Failure is required because it’s the best teacher. Henry Petroski in his wonderful book: The Evolution of Useful Things talks about the the dictum “Form follows Function”. He makes a convincing argument that form doesn’t follow function at all. It follows failure. It comes through the littered battlefield of botched attempts, wrong moves, inspired failures that always precede hitting on something close to what you’re looking for. Until then it’s all missed attempts. Well-intentioned but short of the mark.
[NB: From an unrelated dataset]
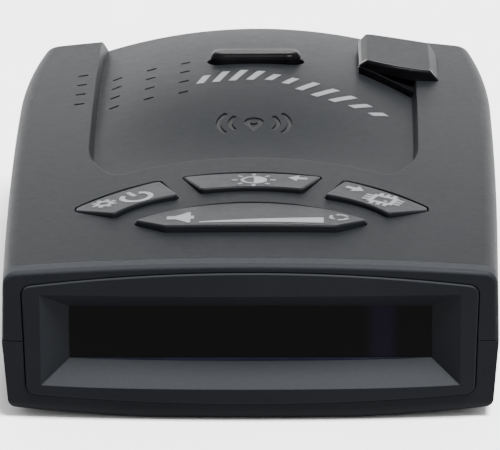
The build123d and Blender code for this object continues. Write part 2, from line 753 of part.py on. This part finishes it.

Now, I am not suggesting that you go to search out failure. Fear not, it will find you soon enough. I mean only to point out that getting it right is not something that comes easily or quickly. You will fail many times but it is through a swing and a miss that you learn how to see more clearly, plan more carefully, and to anticipate, to continue the analogy: the pitch.

Understand that we must continue to sell you this idea of Mastery. It sounds a good deal better than the Failure Program, but failure is a necessary part of it. A required course as it were and not to be missed if you want to be truly good at something.

Published in: on April 7, 2008 at 8:59 am  Comments (2)  

The Studio’s Demise

I’d like to thank everyone for logging on today and checking in. This will be the start of the last of my blogs I fear. I knew this day would come. That the pressures that have come to bear on me would prove too great. The demands of the Studio, my teaching, the regrettably small amount of work that comes off my bench, my writing. It’s all too much for one person. It has become too much for me.

I also have finally found the calling that suits my temperament and bearing. So yes, I will regrettably be shutting off this word stream in a few months and closing the Studio this Fall and embarking on my pursuit started so many years ago.

It is with no small measure of sadness that I will bid adieu to all the wonderful friends and students that I have met over the years. It is a constant reminder to me that this was a blessed journey. One that took me from my solitary bench and a hermit’s life to one of camaraderie, sharing, education, and friendship.

These are happy days then. Not sad ones. I will be letting the Shop Monitor take over for me until such time as I might actually return. But return I will someday. I can only hope I return someday. I cannot say when that day might be. Oh yes, I will return, perhaps a little wearied by my work, perhaps thinner for the exertion required, yes wiser for the continued effort. But happier, far happier. For what man can say that he has found his life’s true calling if he ignore it? If he says, it is not for him, it is for someone else to live that life. It’s not my life, it’s his or hers. They be the lucky ones. Not you.

Who can say this and feel complete? Not I. I have finally learned this. And so I will move on. Even at this time in my life. No longer young, but fit for what comes next. No longer spry, but ready to take on the challenges that lie ahead. I will go to complete my journey in life.

It’s a double role really. Quite like a major and a minor in college. So thank you to you all. I hope your best wishes travel with me.

I soon will begin my quest as a Beagle Hunter and Gatherer. This fall I hope to travel the world in pursuit of these elusive creatures in their native habitat. This will mean much time spent under blankets or comforters, or in the arms of couches recumbent. I will spend time in sleeping bags and with pillows properly propped. But I will search them out. Fear not. Where e’er they live, I will search for them. Hunting the elusive Beagle and Gathering all I can.

Armed with pepperoni sticks and wet food in hand, I will search for them. I will not rest until the Beagles are once again united as the proud herd we once knew that roamed over these lands. Hunting will be arduous. Searching out their track, trying to uncover their lairs, their snores the only hint of their presence. But like a mighty gaggle of geese when they arise from the waters of the lakes, a thunderous snrrking will be the beckoning sign of the snoring beagle band.

It is stirring! It is triumphant! I go to search them out and then to Gather. Gathering will be difficult as well. Herding cats is easier than herding the proud Beagle. In fact keeping the mighty Beagle in line is one of the unknown labors of Hercules. Never mentioned in myth or fable because he failed so abjectly.

But I will not give up. I will try to herd the mighty Beagle and bring them back. Back to their rightful place at the top of the valley, at the peaks of the summits, at the tops of the couches. The Westminster Kennel Club victory was only the first recognizable sign of their comeback. The Beagle is back! And I hope, as a humble servant of one, to aid and abet in this return in every way that I can. It is a noble calling. I hope you will wish me well. I go now to warm the Beagle blankets in the hope of Hunting and Gathering my first.

Wish me good fortune. Few come back from the Beagle Hunt unscathed.